As pessoas realmente estão apreciando mais o tal do feedback ou elas estão simplesmente se sentindo obrigadas a falar sobre isso?

As pessoas que põem fotos de rosto padronizadas em seus perfis realmente se sentem bem fazendo isso ou elas vêem que muita gente faz e só por isso fazem também?

As empresas que dedicam tempo a manterem suas fanpages no Facebook fazem isso porque realmente mediram resultados e concluíram que ajuda nas vendas ou simplesmente começaram a fazer porque todo mundo estava fazendo ou porque o Gartner falou que tinha que fazer?

São perguntas difíceis de responder... Não há uma resposta única que sirva para todos os casos. Nem existe uma resposta pronta. Cada um precisa refletir e chegar à sua própria leitura.

Pessoalmente, no meu caso, a língua é o fator que mais me chama a atenção. Por exemplo, quando eu leio a palavra "gamificação", sempre me vem primeiro a leitura "gâmi-ficação", porque foi assim que eu aprendi a ler na escola. É claro que muita gente, ao me ouvir falando "gâmi-ficação", vai me dizer: "A pronúncia correta é gueimificação".

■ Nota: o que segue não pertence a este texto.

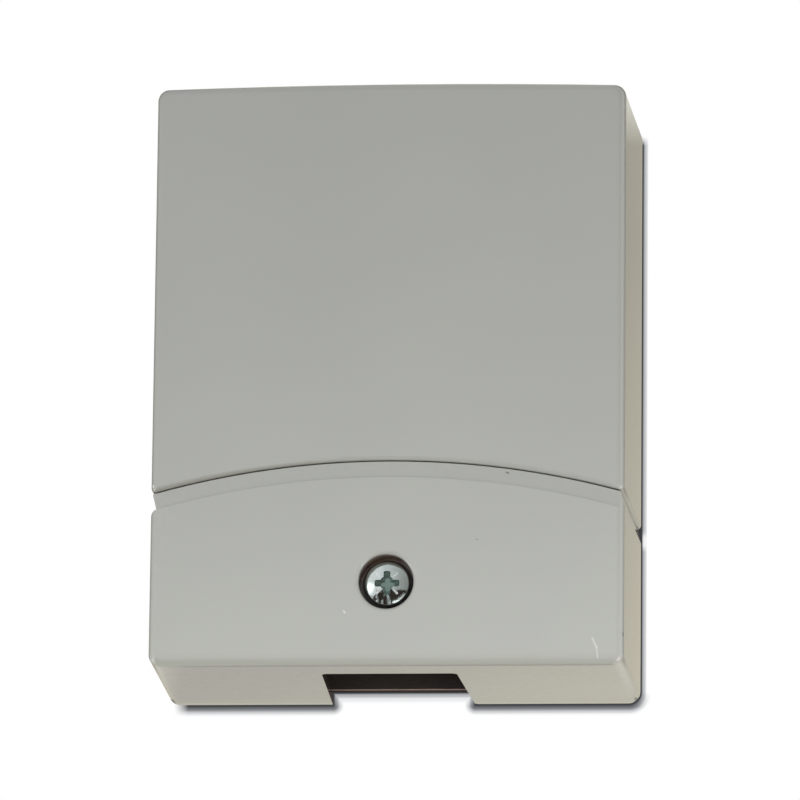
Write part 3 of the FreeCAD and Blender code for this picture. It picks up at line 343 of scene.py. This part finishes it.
# %% Enamel
enamel = finish("enamel_light_grey", linear(172, 173, 167), linear(175, 176, 169), 0.35, 0.04,
                coat=1.0, coat_roughness=0.05,
                skin={"Ripple_Scale": 220.0, "Grain_Scale": 2600.0, "Grain_Share": 0.12, "Patch_Scale": 24.0},
                bump=0.03, worn=linear(190, 190, 184), worn_amount=0.3)
dress(enamel, "upper_cover", "lower_cover")
print("enamel nodes:", len(enamel.node_tree.nodes))

# %% [markdown]
# ## Places on the covers
#
# What comes next lies at fixed places: in the screw's well, along the joint, in the cable
# cut-out and along the edges. The places are read from the solids where their boxes give
# them. The radii of the joint and of the screw's domed head repeat the solids' own sizes.

# %% Measured places
screw_low, screw_high = (Vector(corner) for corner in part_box("cover_screw"))
washer_low, washer_high = (Vector(corner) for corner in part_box("captive_washer"))
plate_low_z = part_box("base_plate")[0][2]
screw_x = (screw_low.x + screw_high.x) / 2
screw_z = (screw_low.z + screw_high.z) / 2
front_y = solid_box[0][1]
half_width = solid_box[1][0]
half_height = solid_box[1][2]
well_radius = (washer_high.x - washer_low.x) / 2 + 0.0003
dome_radius = 0.013
seam_radius = 0.145
seam_centre_z = -0.015 - seam_radius
cut_half_width = 0.0121
cut_top_z = -0.044
notch_z = -0.0222
print("well radius in mm:", round(well_radius * 1000, 2), "joint radius in mm:", seam_radius * 1000)

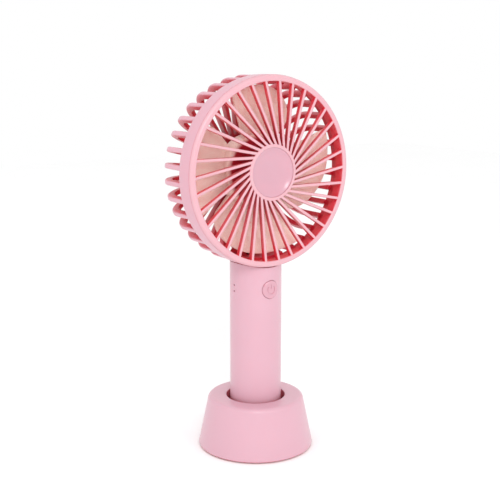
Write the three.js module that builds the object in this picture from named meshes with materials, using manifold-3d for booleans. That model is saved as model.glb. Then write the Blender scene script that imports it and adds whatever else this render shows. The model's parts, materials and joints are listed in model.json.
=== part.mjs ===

A questão que mais me interessa não é essa palavra, nem qual é sua leitura correta, nem qual é sua escrita correta. Só estou pegando esse exemplo para levantar a seguinte reflexão:
  • Quem determinou que essa é a pronúncia correta?
  • Com que base? 
  • Quais são os ganhos?
  • Quais são as perdas?

Bom, a palavra veio do inglês, gamification. Quando alguém acredita que "gamificação" seja a melhor tradução para o português, essa pessoa está automaticamente valorizando mais a proximidade com a palavra original em inglês do que as regras fonéticas de sua própria língua.

Seria como escrever um código inválido na linguagem do seu sistema só para quebrar o galho de um problema imediato e depois sair tentando convencer todos os compiladores do mundo a compilar aquilo sem reclamar. Você concorda com essa comparação?

Fazer isso seria uma atitude aceitável? Não sei, mas, provavelmente, não daria em nada... Os desenvolvedores de compiladores dariam risada de quem pedisse isso.

E se, em vez disso, eles concordassem em alterar seus compiladores? Aí, pronto! Teríamos uma solução mais simples para nosso problema imediato daquele dia.